Carter's "Gypsy Rose" renders different possibilities of meaning. It is about an uncontainable spirit -- "...My love is like a gypsy rose, wild is the only way he grows, out where the sweet July winds blow, he blooms over on yonder..." -- but in toto, it brings to mind the possibility of Carter presciently writing of his own passing and a relationship he left behind.
"...So I built a house to keep him in
Guarded him from the sun and wind
But in the autumn (he grew thin
In winter, he withered

Now it's been thirty years and three
Every night he calls to me
And for as long as I shall be
I know I'll follow..."
"Gypsy Rose" is followed by and paired with Paul Simon's "April Come She Will" -- another song of fleeting love and destined departure.

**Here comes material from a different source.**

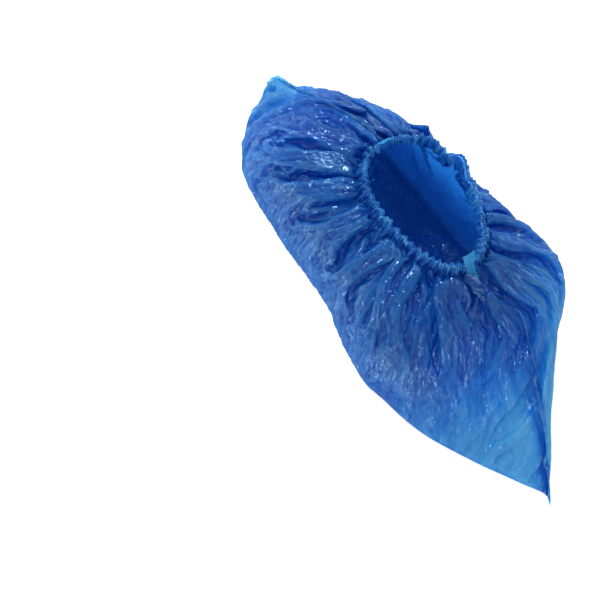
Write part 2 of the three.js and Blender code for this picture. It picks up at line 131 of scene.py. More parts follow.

Jackson Browne's vulnerable "In The Shape Of A Heart" concludes the release. One of the most humanistic of songs about intimate relationships, it's a look back at the chaotic mystery of love, longing and reciprocity, coupled with the incapacity to remain linked:
"...You keep it up
You try so hard
To keep a life from coming apart
And never know
What breaches and faults are concealed
In the shape of a heart..."

Longing for difference yet also connectedness, for independence but not separateness, wishing at times to be someone or somewhere else, with harmony just maybe over the next rise -- all describe the collective, interlocking themes of the music in "Book Of Sparrows."

Yes, the Flower of Avalon continues as pollinator, both for herself with this release but also those in her musical arc, leaving no doubt these are 'her' songs, her way and making us better for it.